Buying patterns reflect those upbeat attitudes. Real consumer spending, adjusted for inflation, rose 0.4% in May, after increasing 0.2% in April. Those gains put second-quarter outlays on a path to rise at a 4% annual rate, following the first quarter's 6% surge. First-half spending will approach, and possibly exceed, the fastest two-quarter growth rate in a decade.
The key support under spending has been income growth. Job growth so far this year has slowed only a bit from its robust pace in 1997, and wages continue to accelerate. Real aftertax income rose 0.3% in May, after a 0.2% gain in April, and for the second quarter, it is on track to increase at an annual rate of about 3.4%. During the past year, real income has risen 3.8%.

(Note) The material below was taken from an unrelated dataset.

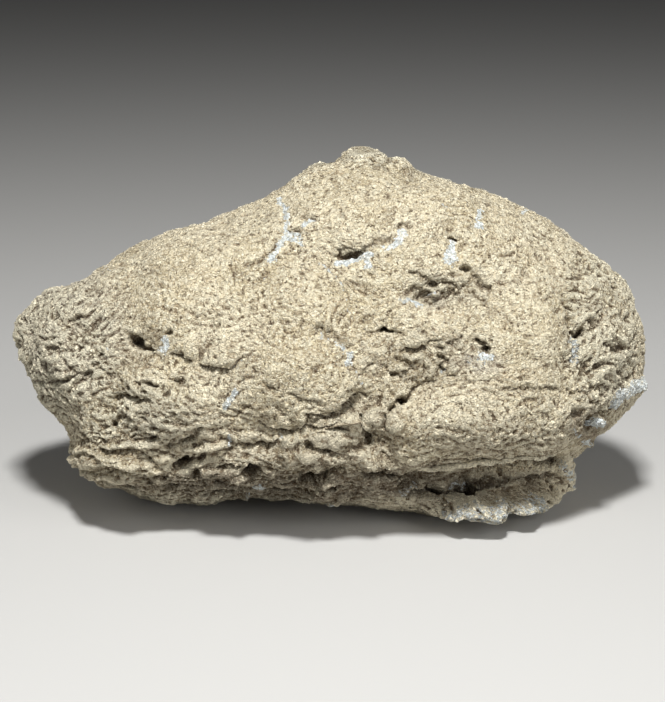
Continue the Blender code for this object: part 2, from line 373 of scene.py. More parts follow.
# creases and cracks: how deep and half as wide the groove is in mm, and how proud its upper side stands
creases = {
    "veinCrack": trace(
        (282, 240), (276, 250), (269, 257), (258, 261), (242, 264), deep=0.9, wide=0.6, lift=0.5
    ),
    "veinGroove": trace(
        (280, 200), (284, 210), (287, 222), (286, 235), (280, 248), deep=0.5, wide=0.6, stain=0
    ),
    "veinBranch": trace((286, 233), (293, 230), (301, 235), deep=0.7, wide=0.5, lift=0.4),
    "domeNick": trace((300, 218), (308, 216), (318, 217), deep=1.0, wide=0.5, lift=0.3),
    "slitTop": trace((334, 249), (345, 246), (356, 248), deep=0.6, wide=0.4, lift=0.4),
    "slitTail": trace(
        (360, 252), (368, 246), (378, 239), (390, 239), (397, 243), deep=0.9, wide=0.6, lift=0.6
    ),
    "hookTop": trace((396, 229), (399, 225), (407, 224), (411, 228), deep=1.2, wide=0.5, lift=0.4),
    "eggRight": trace(
        (318, 259), (328, 268), (338, 277), (344, 290), (351, 302), (352, 316),
        deep=0.5, wide=0.5, stain=0.1,
    ),
    "eggFoot": trace(
        (312, 331), (322, 329), (336, 337), (347, 344), (353, 350), deep=0.9, wide=0.7, lift=0.7
    ),
    "caveTop": trace((408, 269), (418, 273), (427, 280), (434, 285), deep=0.8, wide=0.5, lift=0.5),
    "caveBack": trace(
        (434, 285), (446, 283), (458, 288), (472, 290), (482, 298), (492, 300), deep=1.2, wide=0.6, lift=0.6
    ),
    "caveFloor": trace(
        (414, 293), (421, 298), (431, 302), (441, 299), (449, 292), deep=1.6, wide=0.7, lift=0.4
    ),
    "caveLower": trace((436, 309), (443, 306), (450, 307), (454, 311), deep=0.6, wide=0.4, lift=0.3),
    "browTail": trace(
        (458, 267), (466, 268), (473, 275), (482, 285), (494, 292), deep=1.3, wide=0.7, lift=0.6
    ),
    "flankFaint": trace((482, 300), (488, 309), (490, 320), deep=0.4, wide=0.5),
    "shoulderLine": trace((193, 319), (203, 316), (213, 319), (227, 315), deep=0.7, wide=0.4, lift=0.4),
    "shoulderDash": trace((213, 330), (221, 324), deep=0.6, wide=0.4),
    "bellyHook": trace((262, 381), (269, 388), (279, 391), (282, 384), deep=0.6, wide=0.4, lift=0.3),
    "bellyLine": trace((294, 397), (306, 402), (323, 401), deep=0.8, wide=0.4, lift=0.5),
    "lowDash": trace((328, 429), (338, 427), (347, 428), deep=0.8, wide=0.5, lift=0.3),
    "valleyLine": trace((352, 404), (361, 414), (362, 428), (368, 440), deep=0.8, wide=0.5),
    "lowFold": trace((240, 443), (258, 443), (272, 441), (279, 436), deep=0.8, wide=0.5, lift=0.6),
    "lowBand": trace((305, 438), (316, 445), (330, 447), (342, 450), deep=0.9, wide=0.7, lift=0.6),
    "loafTop": trace(
        (496, 390), (512, 389), (530, 391), (548, 388), (562, 387), deep=0.8, wide=0.45, lift=0.4
    ),
    "endFold": trace(
        (562, 386), (572, 392), (582, 391), (592, 403), (602, 402), deep=0.9, wide=0.5, lift=0.5
    ),
    "endSeam": trace(
        (545, 250), (552, 264), (558, 280), (563, 297), (567, 312), deep=0.5, wide=0.6, stain=0.2
    ),
    "endSeamLow": trace((569, 336), (571, 350), (572, 364), deep=0.4, wide=0.5, stain=0.2),
    "endDash": trace((586, 309), (598, 307), (606, 310), deep=0.7, wide=0.4),
    "flangeCrack": trace((584, 432), (590, 422), (597, 413), (608, 409), deep=1.6, wide=0.6, lift=0.5),
    "flangeDash": trace((576, 410), (580, 420), (579, 428), deep=1.0, wide=0.5),
    "crestBite": trace((370, 163), (378, 168), (386, 163), (392, 157), deep=0.8, wide=0.5),
    "crestHole": trace((400, 172), (408, 171), (413, 177), (420, 178), deep=1.2, wide=0.6, lift=0.4),
    "leftBand": trace((108, 402), (122, 397), (136, 398), (148, 403), deep=1.3, wide=0.7, lift=0.9),
    "leftDash": trace((143, 378), (150, 383), (158, 389), deep=0.9, wide=0.5, lift=0.4),
    "leftDashTwo": trace((168, 376), (178, 383), (190, 386), deep=0.9, wide=0.5, lift=0.5),
    "leftLine": trace((30, 381), (50, 381), (68, 380), (76, 374), (90, 368), deep=0.8, wide=0.5, lift=0.6),
    "leftShort": trace((36, 343), (44, 341), (52, 340), deep=0.6, wide=0.4, lift=0.4),
    "leftDots": trace((76, 318), (84, 316), (90, 317), deep=0.6, wide=0.4),
    "waistOne": trace((136, 434), (150, 438), (162, 437), deep=0.8, wide=0.5, lift=0.5),
    "footLineOne": trace(
        (94, 453), (106, 449), (118, 451), (130, 454), (144, 457), deep=0.8, wide=0.5, lift=0.6
    ),
    "footLineTwo": trace((70, 462), (84, 464), (100, 462), deep=0.9, wide=0.5, lift=0.6),
    "footLineThree": trace(
        (112, 464), (128, 465), (142, 468), (156, 471), (176, 470), deep=0.9, wide=0.5, lift=0.7
    ),
    "footLineFour": trace((84, 474), (100, 474), (116, 479), (134, 481), deep=0.8, wide=0.5, lift=0.5),
    "heelOne": trace((384, 471), (404, 474), (424, 469), (444, 467), deep=0.8, wide=0.5, lift=0.5),
    "heelTwo": trace(
        (470, 470), (490, 466), (510, 468), (530, 463), (556, 457), deep=0.9, wide=0.6, lift=0.8
    ),
    "heelThree": trace((388, 483), (402, 482), (418, 484), deep=1.0, wide=0.6, lift=0.8),
    "heelFour": trace(
        (430, 488), (452, 492), (472, 484), (500, 480), (524, 484), (552, 486), deep=1.6, wide=0.9, lift=0.8
    ),
    "soleOne": trace((206, 462), (222, 459), (240, 460), (256, 464), deep=1.2, wide=0.9, lift=0.8),
    "soleTwo": trace(
        (256, 470), (274, 477), (292, 476), (310, 470), (330, 466), deep=0.9, wide=0.7, lift=0.7
    ),
    "soleThree": trace(
        (262, 488), (278, 489), (296, 486), (316, 482), (340, 483), deep=1.1, wide=0.7, lift=0.6
    ),
    "soleFour": trace((196, 478), (212, 484), (232, 487), (248, 483), deep=1.2, wide=0.8, lift=0.6),
    "soleFive": trace((330, 462), (350, 460), (372, 463), (390, 460), deep=0.7, wide=0.5, lift=0.5),
    "shoulderFootLeft": trace((170, 353), (182, 355), (195, 361), deep=1.3, wide=0.55, lift=0.7, reach=4),
    "shoulderFootRight": trace(
        (199, 364), (212, 369), (222, 371), (231, 370), deep=1.5, wide=0.55, lift=0.9, reach=4
    ),
    "shoulderFootRise": trace(
        (229, 371), (238, 365), (246, 357), (255, 350), deep=0.8, wide=0.35, lift=0.5, reach=4
    ),
    "bellyFootLeft": trace(
        (258, 421), (268, 426), (276, 430), (285, 430), (293, 426), deep=1.0, wide=0.4, lift=0.5
    ),
    "bellyFootUnder": trace(
        (284, 430), (298, 426), (306, 423), (318, 423), (330, 418), (340, 413),
        deep=1.4, wide=0.4, lift=-0.5, reach=3, stain=0.8,
    ),
    "bellyFoot": trace(
        (300, 416), (312, 414), (325, 414), (334, 410), (342, 407), (350, 407), (357, 399), (366, 392),
        deep=1.4, wide=0.4, lift=-0.6, reach=3, stain=0.8,
    ),
    "bellyBand": trace((304, 420), (316, 417), (328, 416), deep=0.7, wide=0.35, lift=0.3),
    "pitTail": trace((368, 334), (376, 332), (384, 331), deep=0.9, wide=0.35, lift=0.4),
    "pitTailRight": trace((390, 331), (398, 332), (404, 334), deep=0.8, wide=0.35, lift=0.3),
    "tornRoof": trace(
        (396, 354), (404, 350), (412, 349), (420, 348), (427, 345), (431, 341), (437, 339), (448, 339),
        deep=0.83, wide=0.35, lift=0.5,
    ),
    "tornRoofDeep": trace((404, 350), (412, 350), (420, 348), (427, 346), deep=1.4, wide=0.5, lift=0.8),
    "tornLintel": trace((430, 346), (435, 345), (439, 348), (447, 347), deep=0.45, wide=0.3),
    "tornSlash": trace((391, 357), (400, 361), (406, 364), (411, 368), deep=1, wide=0.4, lift=0.6),
    "tornVee": trace(
        (387, 372), (393, 375), (399, 374), (406, 371), (412, 368), deep=1.1, wide=0.4, lift=0.6
    ),
    "tornVeeLow": trace((399, 378), (405, 376), (409, 374), deep=0.68, wide=0.35, lift=0.4),
    "tornFaint": trace(
        (361, 371), (368, 366), (376, 362), (384, 365), (391, 372), deep=0.6, wide=0.35, lift=0.4
    ),
    "tornShort": trace((417, 373), (421, 369), (426, 369), deep=0.9, wide=0.35, lift=0.5),
    "tornShelf": trace((404, 380), (412, 381), (418, 384), deep=0.75, wide=0.4, lift=0.4),
    "tornFloor": trace((418, 383), (426, 381), (433, 382), (438, 379), deep=0.9, wide=0.4, lift=0.6),
    "tornFloorLow": trace((413, 388), (418, 386), (424, 386), deep=0.68, wide=0.35, lift=0.4),
    "tornKey": trace((436, 366), (441, 363), (446, 360), (451, 360), deep=1.4, wide=0.4, lift=0.7),
    "tornKeyHigh": trace((436, 357), (441, 358), (447, 355), deep=0.68, wide=0.45, stain=0.8),
    "tornDoor": trace((434, 376), (436, 369), (437, 364), deep=0.68, wide=0.35),
    "tornSill": trace((446, 373), (452, 375), (459, 375), deep=0.98, wide=0.4, lift=0.5),
    "tornNotch": trace((449, 344), (453, 347), (461, 351), deep=0.83, wide=0.4, lift=0.4),
    "tornPeak": trace((446, 345), (452, 342), (459, 337), (464, 336), deep=0.83, wide=0.5, stain=0.8),
    "tornEast": trace(
        (474, 341), (480, 344), (485, 350), (492, 353), deep=0.9, wide=0.5, lift=0.4, stain=0.8
    ),
    "tornEastHigh": trace((487, 341), (492, 340), deep=0.6, wide=0.35),
    "tornEastLow": trace((464, 382), (470, 384), (476, 383), deep=0.6, wide=0.4, lift=0.3),
    "tornEastFar": trace((478, 391), (486, 390), (493, 392), deep=0.6, wide=0.35, lift=0.3),
    "cornerCrack": trace(
        (393, 400), (400, 401), (407, 397), (411, 391), (416, 387), deep=2.0, wide=0.55, lift=0.8
    ),
    "cornerDrop": trace((386, 408), (392, 406), (397, 402), deep=1.6, wide=0.6, lift=0.5),
    "noduleGap": trace((361, 409), (362, 420), (364, 430), deep=0.9, wide=0.5, stain=0.7),
    "noduleGapRight": trace((384, 410), (385, 420), (381, 430), deep=1.3, wide=0.45, stain=0.7),
    "waistBand": trace(
        (162, 447), (175, 443), (188, 438), (201, 429), deep=1.8, wide=0.8, lift=0.6, stain=0.8
    ),
    "endTail": trace((580, 331), (588, 327), (600, 326), deep=1.3, wide=0.5, lift=0.5),
    "endEdge": trace((565, 300), (567, 312), (569, 326), (570, 338), deep=0.8, wide=0.4, stain=0.4),
    "footCurve": trace(
        (71, 452), (92, 452), (108, 456), (122, 463), (138, 468), (156, 471), (174, 471),
        deep=1.1, wide=0.4, lift=0.8, reach=2,
    ),
    "footCurveLow": trace(
        (74, 461), (92, 463), (106, 468), (117, 475), (124, 483), deep=1.1, wide=0.4, lift=0.8, reach=2
    ),
    "footCurveLast": trace(
        (80, 469), (95, 472), (106, 479), (114, 488), deep=1.0, wide=0.4, lift=0.7, reach=2
    ),
    "footCurveHigh": trace(
        (100, 446), (120, 446), (140, 450), (158, 459), deep=0.9, wide=0.35, lift=0.6, reach=2
    ),
    "lensEdge": trace(
        (296, 474), (306, 471), (318, 468), (332, 464), (350, 462), deep=2.0, wide=0.6, lift=0.6, reach=2
    ),
    "lensLine": trace(
        (304, 484), (316, 484), (330, 482), (346, 486), deep=1.2, wide=0.45, lift=0.6, reach=2
    ),
    "lensLineLow": trace(
        (306, 479), (320, 476), (336, 477), (350, 474), deep=1.0, wide=0.4, lift=0.6, reach=2
    ),
    "rightLine": trace(
        (386, 481), (398, 482), (414, 482), (430, 480), deep=1.3, wide=0.4, lift=0.6, reach=2
    ),
    "crustUnder": trace(
        (356, 466), (370, 469), (384, 472), (398, 476), (410, 474), deep=1.4, wide=0.5, lift=0.6, reach=2
    ),
    "lipEdge": trace(
        (436, 499), (452, 497), (470, 496), (490, 494), (510, 494), (530, 489), (548, 484),
        deep=1.6, wide=0.5,
    ),
    "heelGap": trace(
        (400, 493), (420, 495), (444, 495), (468, 492), (486, 488), deep=4.0, wide=1.1, stain=1.0
    ),
}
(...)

The wealth effect from rising stock prices explains much of the disparity between the 3.8% yearly pace of income and the 4.5% growth rate of consumer spending. Equities now account for about 55% of all household financial assets, the highest proportion in the postwar era, and that ownership is spread across far more households. Higher stock prices, plus more than a full percentage-point drop in long-term interest rates during the past year, have given consumers an additional spending support that is not yet played out.
LOWER INTEREST RATES, as well as the host of other consumer pluses, are especially buoying home sales. Sales of previously owned homes rose 1% in May, to a near-record annual rate of 4.82 million, and May purchases of new homes hit a record. They increased 0.3% from April, to an annual rate of 890,000 (chart). Housing appears to have made a solid contribution to second-quarter economic growth.
Now, it looks as if strong demand may well power homebuilding all the way through the summer. A June survey of builders showed rising sales amid shortages of workers and buildable land, which is starting to push up home prices. The average price of a new home in May rose 8.1% from a year ago, the largest annual rise in a year and a half. Strong demand assures that housing starts have not yet topped out.
FOR THE SECOND QUARTER, two factors offset the consumer dynamo. First, a wider foreign-trade deficit subtracted from real gross domestic product growth, perhaps as much as the 2.7 percentage points it subtracted in the first quarter. Second, inventory accumulation undoubtedly slowed in the second quarter following an unprecedented buildup of $105.7 billion in the winter quarter.
Both are largely related to the Asian crisis, which so far has had its biggest impact on the manufacturing sector. Because of weaker foreign orders, overall bookings are slipping, and factory output has flattened. The downdraft continued in June based on the larger-than-expected decline in the purchasing managers' index.
The purchasers' composite index of industrial activity fell to 49.6% from 51.4% in May (chart). For the first time since July, 1996, the index slipped below 50%, meaning that manufacturing activity is contracting. The component indexes for production and employment fell sharply, while export orders continued to decline. The report said that purchasers gave mixed comments on business conditions, but it added: "Asian concerns still dominate their thoughts."
The Asian financial crisis has given the Federal Reserve some leeway in setting monetary policy because the surging U.S. dollar has made goods inflation almost nonexistent, though service inflation is edging up. The Fed's policy committee held rates steady at its June 30-July 1 meeting. The Fed's next meeting is Aug. 18.
But the Asian crisis, especially in Japan, may become a double-edged sword for the Fed later on if domestic demand does not ease back. Already, core consumer inflation so far in 1998 is running at a faster pace than it did in 1997. If demand stays strong, the Fed might be forced to hike interest rates at a time when such a move could unsettle the currency markets just as they begin to stabilize.
However, simply hoping that demand slows on its own could be a risky strategy for monetary policy. Consumers may not rein in their current spending spree without some prodding. The stick could take one of many forms: a stock market correction, an Asian-influenced slowdown in employment, or higher interest rates. Unless households exercise some restraint, inflation may sneak into the economy as insidiously as a few extra pounds can gather around the waistline. Neither result is welcome, and both are hard to shed.